But, as disappointing as this may be, to me and anyone else who imagines me a better person, this is not the default position of my brain. I wish it was. Of course, there are moments, like when I am listening to a friend play music or when Max is laughing or when I am sitting at a table with friends, I sink into the fullness of my life, feel its softness and ease and joy and abundance. But, most moments,well, I have to walk myself through the paces to get here, to remind myself how rich we are.
Truth is, it is why I write about my community with such relish. It is why I want to recount the miracles I experience. It is why I tell my stories of joy and sweetness and laughter over and over and over again. Writing helps me remember. Telling the stories convinces me that we are not drowning, that we are in fact, afloat in a wealth of good things. Writing calms the fear.
*****
And the thing that undoes me more than anything, is that I know that perhaps the graduate school lady is right. Perhaps the most important thing I am lacking right now really is faith. I can’t stand that that might be true.
*****
I need to make a major shift here in my soul and is a shift I don’t know how to make. If I am ever going to put that fear, that mind-numbing, sob-inducing saber toothed monster to bed, I am going to need to shift something. It is more than endlessly counting my blessings. It is more than saying the litany of all that I love about my life, like a rosary. It is more than waking up grateful and going to sleep grateful. I know because I do all these things, and still, at the end of the day when it comes to making big jumps I cannot believe that if I let go one bit of my sweet little spot on the cliff here, that it will be OK, that I won’t be dashed to smithereens on the rocks of circumstance, dragging my sweet son with me. I know this goes against everything I want to believe. I’m just sayin’.
*****
Can it be true that I lack the skills to let go of the story of lack?
*****
There are people in my life who don’t have this world view. They expect good things to flow their way. They ask for what they need and they always seem to get it, one way or another, with work, always with work, but also with ease. When insurmountable troubles or unbelievable opportunity comes their way, they always seem to have someone rush in with a check or an scheme or a helping hand. Yes, they work their butts off but the stars seem to line up too. They tell me that the stars always line up when you dwell in a place of abundance. To be honest, I am not sure even what it MEANS to dwell in abundance. I feel so silly to be so ignorant, like the one pre-teen girl who doesn’t know about the mysteries of sex, who is trying to follow the teenagers giggling gossip about the weekend before. WHAT ARE YOU TALKING ABOUT I want to scream…but instead I hang my head shyly in shame for not knowing about what they speak.
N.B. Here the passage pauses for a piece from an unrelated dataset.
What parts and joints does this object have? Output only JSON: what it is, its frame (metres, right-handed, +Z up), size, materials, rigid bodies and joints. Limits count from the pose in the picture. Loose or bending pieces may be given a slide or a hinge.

Every circumstance is our teacher. And I know that this is the lesson that is being placed before me now. I am, bit by bit, taking steps that might open up new ways of being, even though it scares me, frustrates me, leaves me completely undone and bewildered.
Let me whisper this. I think that as scary as it was to be on the edge of financial collapse, it is even more terrifying for me to leave behind the story of lack. It is an uncomfortable story but I knew it well and it explained so very much, and gave me so many excuses. A mentor and dear friend looked into my eyes once and told me that making this shift in my worldview honestly, would be the most challenging thing I have ever had to do. At the time I thought she was crazy, how could shifting to a life of abundance be terrifying? I am beginning to see what she means.
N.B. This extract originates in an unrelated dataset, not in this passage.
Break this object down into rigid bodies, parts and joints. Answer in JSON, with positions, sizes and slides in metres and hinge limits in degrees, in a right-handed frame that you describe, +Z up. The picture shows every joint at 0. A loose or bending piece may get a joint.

This week I was cruising through my chores. My trip to Madrid had put me behind. I had so much to do. Several weeks worth of laundry had piled up and I had no work clothes. Max was running out of socks. In a burst of efficiency, I threw a load in and went up to make dinner. After homework and bath and bedtime I went down to move the clean clothes to the dryer. I put them in, turned the dial, hit the button…and then nothing. The dryer coughed a little. Strained a bit. But it would not spin. Incedulous, I tried again. And again. I checked plugs and connections and then, exhausted I gave up. A good nights sleep would do me well. I thought the same would be true for my dryer.
The next morning I was peppy. By the dryer still made the same cough. Still whined before growing silent.
We are on a very tight budget. I have practically no cushion for moments such as these. And sure enough, when I checked, other emergencies which had come earlier had eaten what little was left. I could not pay to have someone come and fix my dryer. Not now. It would have to wait.
This was not such a crisis. I delight in line dried clothes. They can be stiff perhaps but there is nothing like the smell of the outdoors, of the crisp air, on my shirts, my pajamas, my pillowcases. When Juan and I went to Mexico, I handwashed and line dried everything I brought with me on my last day and then rationed those clothes for months–breathing in the scent of a place I loved so much, a scent that did not come from mechanical dryers but from clothes hanging, swaying and drying in the Oaxacan breeze. I returned home from every trip with the intention of hanging a clothes line but each time convenience and lack of time got in my way.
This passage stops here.